Hospitals have less price transparency and are more likely to drop certain types of lower-margin care, critics say, compared to when they were treated similar to utilities.
It seems unfathomable that an electric utility would simply shut down and leave a community in the dark. Or a phone provider. Or a water company. And until recently, many in Wisconsin’s Chippewa Valley would have said the same thing about seeing not one but two local hospitals abruptly announce total closures. But it did happen and consumer advocates and some elected officials want to see more oversight on behalf of patients, employees, and local economies.

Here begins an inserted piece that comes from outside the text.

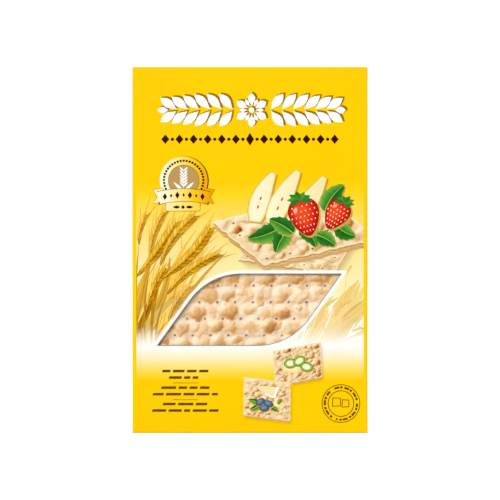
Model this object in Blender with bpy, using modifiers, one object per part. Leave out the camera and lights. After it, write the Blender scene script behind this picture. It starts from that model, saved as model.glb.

While stopping short of calling for an outright return of the old Wisconsin Hospital Rate Setting Commission, Citizen Action of Wisconsin executive director Robert Kraig made clear in an UpNorthNews Radio appearance and a recent news conference in Eau Claire that an unrestrained corporate profit motive in the private sector requires a consumer watchdog in the public sector.
“We have the most expensive health care system in the world,” Kraig said. “It’s driving massive amounts of medical debt. And yet we don’t cover everyone. And people don’t even use their health insurance often because they’re afraid they can’t afford the copays, deductibles. It’s a huge problem.”

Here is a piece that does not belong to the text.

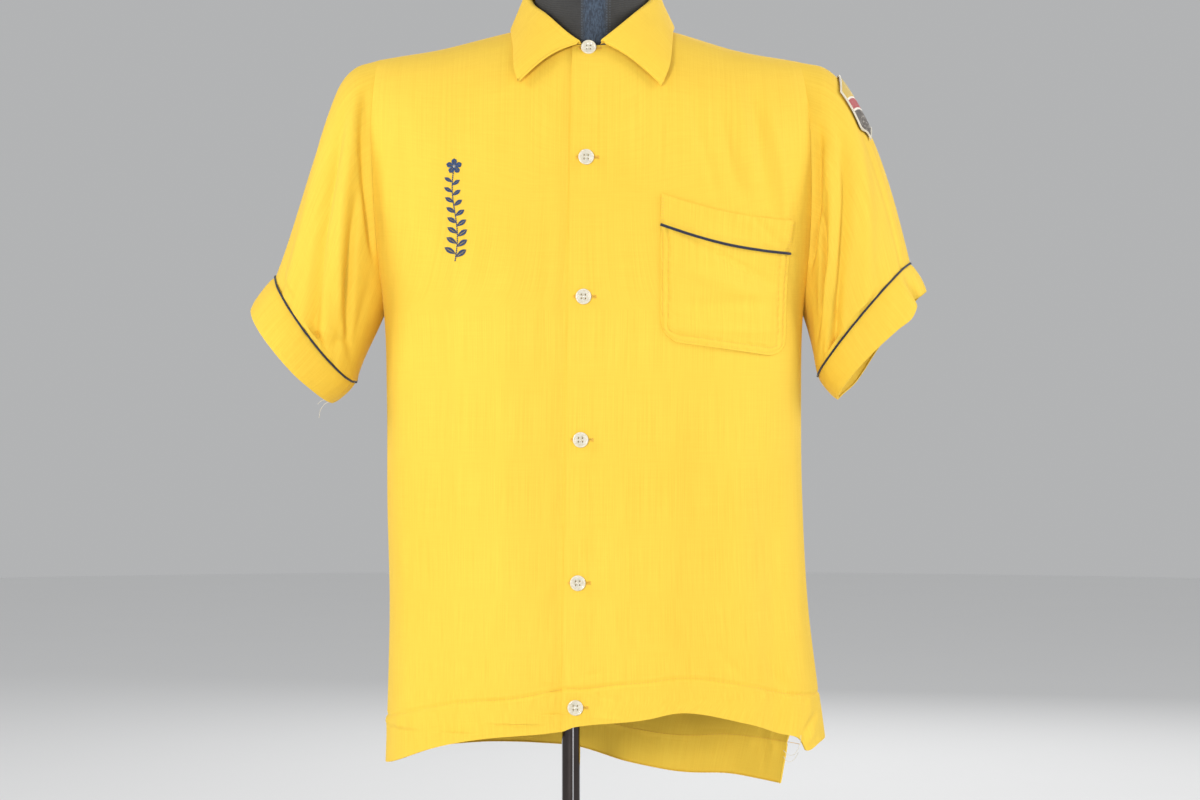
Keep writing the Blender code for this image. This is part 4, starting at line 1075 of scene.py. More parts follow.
@dataclass(frozen=True)
class WovenCloth:
    """Plain-woven cotton and rayon, dyed through, with slubby threads and soft small wrinkles."""

    name: str = "yellow_cloth_finish"
    colour: Triple = (0.85, 0.58, 0.062)
    deep_colour: Triple = (0.76, 0.46, 0.036)
    thread_pitch: float = 0.00042
    thread_height: float = 0.00006
    wrinkle_height: float = 0.0022
    roughness: float = 0.78
    sheen: float = 0.16
    sheen_tint: Triple = (1.0, 0.74, 0.28)

    def build(self) -> Material:
        """Make the material.

        Returns:
            The finished material.
        """
        recipe = Recipe(self.name)
        cloth = recipe.coordinates("UV")
        turn = tau / (2 * self.thread_pitch)
        warp, weft = ((recipe.part(cloth, axis) * turn).sine() for axis in "XY")
        over = (warp * weft).above(0.0, 1.2)
        weave = warp.size() * over + weft.size() * (1 - over)
        warp_slubs = recipe.noise(cloth, (1500.0, 14.0, 1.0), 3.0, 0.65)
        weft_slubs = recipe.noise(cloth, (22.0, 1500.0, 1.0), 3.0, 0.65)
        wrinkles = recipe.noise(recipe.solid, (38.0, 38.0, 19.0), 3.0)
        dye = recipe.noise(recipe.solid, 5.5)
        shade = (warp_slubs * 0.72 + weft_slubs * 0.28 - 0.5) * 2.4 + (dye - 0.5) * 0.6 + 0.3
        soft = recipe.bump(wrinkles, self.wrinkle_height, 0.5)
        slubs = recipe.bump(warp_slubs + weft_slubs, self.thread_height, 0.35, soft)
        return recipe.finish(
            Base_Color=recipe.mix(self.colour, self.deep_colour, shade.clamped()),
            Roughness=(dye - 0.5) * 0.12 + self.roughness,
            Normal=recipe.bump(weave, self.thread_height, 0.5, slubs),
            Sheen_Weight=self.sheen,
            Sheen_Roughness=0.45,
            Sheen_Tint=self.sheen_tint,
            Specular_IOR_Level=0.28,
        )


@dataclass(frozen=True)
class Thread:
    """Sewing and embroidery thread, twisted, with a silky gleam."""

    name: str
    colour: Triple
    light_colour: Triple
    roughness: float = 0.5
    twist: float = 3200.0

    def build(self) -> Material:
        """Make the material.

        Returns:
            The finished material.
        """
        recipe = Recipe(self.name)
        x, y, z = (recipe.part(recipe.solid, axis) for axis in "XYZ")
        twist = (x + z * 0.8 + y * 0.6).wave(self.twist)
        tone = recipe.noise(recipe.solid, 420.0)
        return recipe.finish(
            Base_Color=recipe.mix(self.colour, self.light_colour, twist * 0.35 + tone * 0.3),
            Roughness=tone * 0.2 + self.roughness - 0.1,
            Normal=recipe.bump(twist, 0.00012, 0.6),
            Sheen_Weight=0.15,
        )


@dataclass(frozen=True)
class PearlPlastic:
    """Cream shirt-button plastic with faint pearly clouds under a polished face."""

    name: str = "cream_button_finish"
    colour: Triple = (0.6, 0.54, 0.4)
    cloud_colour: Triple = (0.74, 0.7, 0.59)

    def build(self) -> Material:
        """Make the material.

        Returns:
            The finished material.
        """
        recipe = Recipe(self.name)
        clouds = recipe.noise(recipe.solid, (190.0, 190.0, 418.0), 4.0, 0.6)
        scuffs = recipe.noise(recipe.solid, 900.0, 3.0, 0.6)
        return recipe.finish(
            Base_Color=recipe.mix(self.colour, self.cloud_colour, clouds.above(0.5, 0.35)),
            Roughness=scuffs * 0.18 + 0.16,
            Normal=recipe.bump(scuffs, 0.00005, 0.4),
            Coat_Weight=0.4,
            Coat_Roughness=0.12,
            Subsurface_Weight=0.15,
            Subsurface_Radius=Vector((0.0012, 0.001, 0.0007)),
            Subsurface_Scale=1.0,
        )


@dataclass(frozen=True)
class KnitCover:
    """The dress form's cover: fine black knit with dotted rows of stitches up the front, and painted light: a
    speckled bluish highlight band up the front and paler mottled patches of sheen.
    """

    name: str = "form_cover_finish"
    black: Triple = (0.013, 0.0125, 0.012)
    grey: Triple = (0.045, 0.044, 0.042)
    # The next two colours are painted highlight: the band up the front and the glints speckled over it.
    band: Triple = (0.016, 0.026, 0.046)
    glint_colour: Triple = (0.055, 0.085, 0.13)
    stitch: Triple = (0.16, 0.2, 0.26)
    highlight_centre: float = NECK_CENTRE_X * MM + 0.0025
    highlight_half_width: float = 0.0113
    stitch_offsets: tuple[float, ...] = (-0.0122, 0.0122, 0.0152)

    def build(self) -> Material:
        """Make the material.

        Returns:
            The finished material.
        """
        recipe = Recipe(self.name)
        x, y, z = (recipe.part(recipe.solid, axis) for axis in "XYZ")
        across = x - self.highlight_centre
        ribs = (z + recipe.noise(recipe.solid, 60.0) * 0.004).wave(3600.0)
        cells = recipe.noise(recipe.solid, (700.0, 700.0, 260.0), 2.0, 0.6)
        # Paler mottled patches over the whole cover: painted sheen on the knit.
        sheen_mottle = recipe.noise(recipe.solid, 26.0, 3.0, 0.6).above(0.52, 0.4)
        # Only on the front: a painted highlight band up the middle, speckled with painted glints.
        front = 1 - y.above(-0.02, 0.01)
        in_highlight = (1 - across.size().above(self.highlight_half_width, 0.006)) * front
        black = recipe.mix(self.black, self.grey, ribs * 0.35 + sheen_mottle * 0.5)
        painted_highlight = recipe.mix(self.band, self.glint_colour, cells.above(0.52, 0.3))
        dots = (z * 2400.0).sine().above(0.0, 0.6) * front
        lines = [1 - (across - offset).size().above(0.0004, 0.0003) for offset in self.stitch_offsets]
        stitches = lines[0].most(lines[1]).most(lines[2]) * dots
        return recipe.finish(
            Base_Color=recipe.mix(recipe.mix(black, painted_highlight, in_highlight), self.stitch, stitches * 0.3),
            Roughness=cells * 0.2 + 0.62,
            Normal=recipe.bump(ribs * 0.6 + cells * 0.4, 0.0003, 0.5),
            Sheen_Weight=0.1,
            Sheen_Roughness=0.5,
        )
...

Kraig said there has been an understandable focus on inflation recently, but consumers are worried about more than the price of gas or mortgage payments.
“The thing people are most fearful of—and concerned about the cost of—is health care,” Kraig said. “The solutions are right in front of us, and it has to do, quite frankly, with privatization. Our hospitals are unregulated, unlike the utilities where rate increases have to get approved by the Public Service Commission.”
Hospital rates have been a topic of policy conversations dating back to the early 1970s, when state government tried a variety of approaches that were sometimes voluntary, sometimes partnerships, and sometimes state-imposed. That changed, Kraig said, in the 1980s, a period when “Reaganomics” embraced self-regulation by businesses.
“Hospitals got themselves deregulated,” Kraig said. “They can build anything they want. This has helped drive massive costs and very dangerous closures, as predatory competition between these huge hospital monopolies undercut some players that [then] leave the market. That happened in the Chippewa Valley.”
Earlier this year, Illinois-based Hospital Sisters Health System (HSHS) shocked the community by announcing it would close Sacred Heart Hospital in Eau Claire and St. Joseph’s Hospital in Chippewa Falls, affecting more than 1,000 workers and countless patients who had to make new arrangements for surgeries, baby deliveries, check-ups, chemotherapy, drug and alcohol counseling, and many other services.
Sen. Jeff Smith, a Democrat from the Eau Claire County town of Brunswick, requested a legislative study committee to look into the closures and determine options that could help other Wisconsin communities avoid similar disruption, but majority Republicans opposed it.
In Kraig’s view, better state oversight would also address the wide fluctuations in prices for similar procedures.
“Billing is not transparent,” Kraig said. “It’s complicated, and you don’t know what the price is going to be. When you buy a car, when you buy a TV, you know the price you’re going to pay. You don’t know in health care. You can’t find out. And the prices don’t make sense. They’re all over the maps. One hospital will charge four times for the same procedure as another guy’s, but the other will charge less for a different procedure. And there are all these different billers involved and so it’s deliberately opaque.”
The conditions exist even with providers that are categorized as non-profit.
“Hospitals say they’re nonprofit, but they’re nonprofit in name only,” Kraig said. “They operate in the same way [as] Wall Street-traded companies like big insurance and big pharmaceutical companies. And if you leave them in control, they’ll charge as much as they can. They also focus on profit, what is profitable. So communities often don’t have the care they need, like primary care and mental health care, because they have a lower margin while you have all these specialty services for when people get very sick. We’d have a system that worked better if we kept more people from getting that sick in the first place.”